Not only had the Pistons taken a 2-0 lead into the barn better known as Chicago Stadium, but counting the regular season, had won six in a row. Having met them in the playoffs the two previous years, the Pistons had taken 10 of 13.
Before tipoff, CBS commentator Hubie Brown said Pistons coach Chuck Daly stated his team had problems in two buildings, and the “Madhouse on Madison” was one of them. Then Brown, laughing, quickly added the Pistons won 9 of 11 there.
Pistons guards Joe Dumars and Vinnie Johnson were having their way against Michael Jordan, and his frustration showed after Game 2 in Auburn Hills. Dumars, in particular, was lighting Jordan up, totaling 58 points in the first two games.
Jordan kicked a chair in the locker room, gave his teammates more than a small piece of his mind and refused to talk to media in the days between Games 2 and 3. Scottie Pippen, Horace Grant and the rest of the Bulls had come up small, intimidated by the Pistons’ physical play.
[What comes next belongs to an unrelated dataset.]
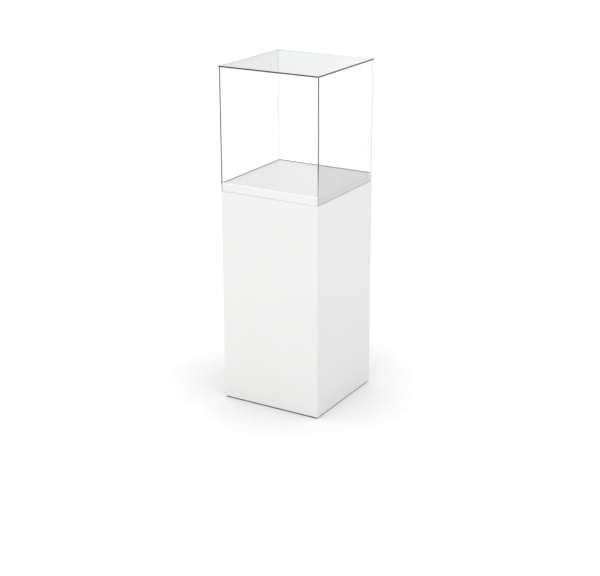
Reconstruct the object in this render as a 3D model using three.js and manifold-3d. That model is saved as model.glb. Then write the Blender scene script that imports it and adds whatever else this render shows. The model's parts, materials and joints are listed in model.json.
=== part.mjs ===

In short, the “Jordan Rules” were working, and first-year Bulls coach Phil Jackson’s triangle offense wasn’t working against the Piston defense.
The Pistons had the Bulls rattled mentally and Isiah Thomas was due for a big game in his hometown, as he’d averaged only nine in the first two games. The champs were clicking on all cylinders.
“If they steal one of two here, they’re on their way again,” CBS play-by-play announcer Dick Stockton.
The Bulls’ 5-0 home record in the playoffs entering that Saturday afternoon didn’t seem to bother the Pistons. While Jordan was feeding off the home crowd, Thomas seemed to be reinvigorated by the boos. He even pulled up for a 22-footer on a four-on-one fast break–and hit it. He finished with 36. He didn’t get much help, though. Dumars had his hands full with Jordan and Bill Laimbeer went scoreless for the first time in his playoff career.
Things seemed to be going well in the third quarter, though. The Pistons withstood Jordan–and subdued the Stadium crowd to the tune of a 69-55 lead in the third quarter. Then the Pistons let their foot off the pedal, and allowed the Bulls back into the game.
“The Pistons have been known to get a little arrogant or careless with big leads,” -Stockton
“Well, they play in peaks and valleys,”- Hubie Brown
Pippen scored 12 in the third and the lead was cut to one at quarter’s end. Then Jordan took over in the 4th with 18, shredding the Jordan rules on his way to 47 points. His shot-clock buzzer-beating three-pointer made Chicago Stadium literally shake and gave the Bulls an eight-point lead with a little over two minutes remaining.
Isiah wasn’t done, though and the Pistons clawed their way back. With Jordan hanging all over him, he hit his fourth triple of the day, and after forcing Pippen into a jumpball, the Pistons had a chance to tie with nine seconds left.
Mark Aguirre inbounded and immediately got it back from Johnson, unleashing a 26-footer from the right wing that went off the iron. Jordan rebounded and the Bulls found themselves back in the series. They won Game 4 and pushed it to seven, before the Pistons finish them off in easy fashion before beating Portland in five games for their second straight title.
The next season, the Bulls finally beat the Pistons in their fourth try, culminating in the Palace walk-off at the end of Game 4.
What if: If the Pistons take the Bulls seriously for 48 minutes, they likely steal Game 3, taking an insurmountable 3-0 lead and probably finish the series in 5 games, if not a sweep. Jordan, having lost to the Pistons in six games the season before in the conference finals, goes to management in frustration, asking for radical personnel changes across the board. Instead of staying the course that would lead to dethroning the Pistons, on the way to their first three-peat.
Allowing the series to go seven gave the Bulls confidence headed into the next season, and by the time the ’91 conference finals roll around, the Pistons’ tank was on empty. Isiah missed 34 games due to a broken hand and sprained his foot in the semifinals against the Celtics, never being at full strength against the Bulls. Dumars and Johnson were also fatigued, playing heavy minutes in Thomas’ absence.
Perhaps the Pistons meet the Los Angeles Lakers in the NBA Finals after beating the Philadelphia 76ers and old friend Rick Mahorn in the conference finals, then surviving in six games as Thomas gets healthy just as the Lakers’ Byron Scott and James Worthy nurse injuries.
Could the Pistons have been the first “three-peat” team of the modern era? We’ll never know, but Saturday, May 26, 1990 was indeed a turning point for the Pistons-Bulls rivalry. Only nobody knew.